Когда я пришла, мама сказала: "Вот ты не заблудилась, а я никак не могу привыкнуть к этой парадной, каждый раз ее не нахожу". Меня подмывало признаться ей, что я тоже не сразу нашла, но что-то удерживало. Я только сказала: "Здесь нет парадных, здесь все двери черные". Это почему-то понравилось и запомнилось папе, и иногда он уже как поговорку повторял: "Здесь все двери черные" - это означало, что у него плохое настроение или он плохо себя чувствует. И с его легкой руки - "все двери черные" стало как семейное выражение, когда случалось что-то плохое.

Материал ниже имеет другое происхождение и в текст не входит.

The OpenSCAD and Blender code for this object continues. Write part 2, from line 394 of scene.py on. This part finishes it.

Маму и папу мы видели редко. Утром они уходили, когда мы еще спали, и часто приходили, когда мы уже спали. Я даже не помню, чтобы у них были выходные дни, потому что не было воскресных обедов с пирогом на розовой скатерти, и вообще вместо скатерти появилась клеенка. Кажется, ни папа. ни мама дома вообще не ели. Если папа приходил раньше, то он садился "заниматься". Мне не запрещалось с книгой пристраиваться сбоку его стола, но он был неразговорчивый, не слышал моих вопросов и вообще был какой-то не заинтересованный ни мной, ни Егоркой. Только по-прежнему пил чай из своего стакана с подстаканником, но раньше он это делал в большой ленинградской столовой, стоя у стола и одну ногу поставив на перекладину под сиденьем стула, что-то всем рассказывал и смеялся, а теперь тоже стоя, но в своей комнате, молча, уставившись в книгу или какие-то свои записи. У него был некрупный почерк, очень округлый и четкий. Я ни у кого из близких не помню такого красивого почерка. Исписанные им листы всегда выглядели очень аккуратно, и даже то, что было вычеркнуто, выглядело красиво, потому что черта была тонкой и ровной - как проведенная по линейке.

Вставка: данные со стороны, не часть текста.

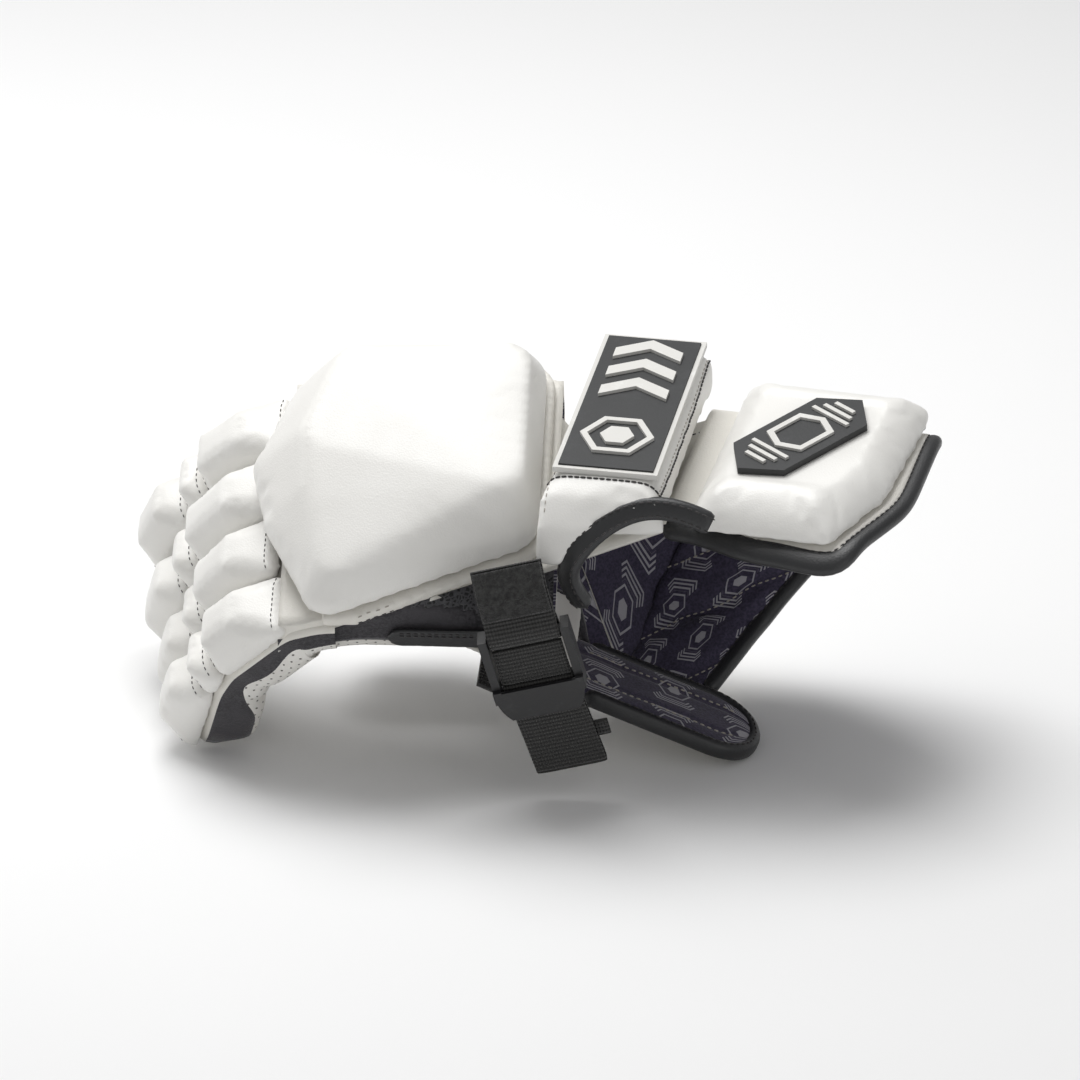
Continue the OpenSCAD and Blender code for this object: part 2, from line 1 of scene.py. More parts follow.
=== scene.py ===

После маминого возвращения из лагеря мы нашли у Батани в сундуке папин синий "парадный" бостоновый костюм. Я чистила его перед тем, как мама начнет распарывать (потом это будет мой "парадный" бостоновый), и в маленьком заднем кармане брюк нашла записку, видимо, написанную во время какого-то собрания. Кому! Где? Когда? Почему она не была передана адресату? Почему вернулась к папе? Мама не знала. Она молча взяла у меня эту записку и куда-то убрала. Это было последнее написанное папой, что я видела. Клочок бумаги, как метеорит из далеких, уже отгоревших миров, залетевший в мою послевоенную жизнь.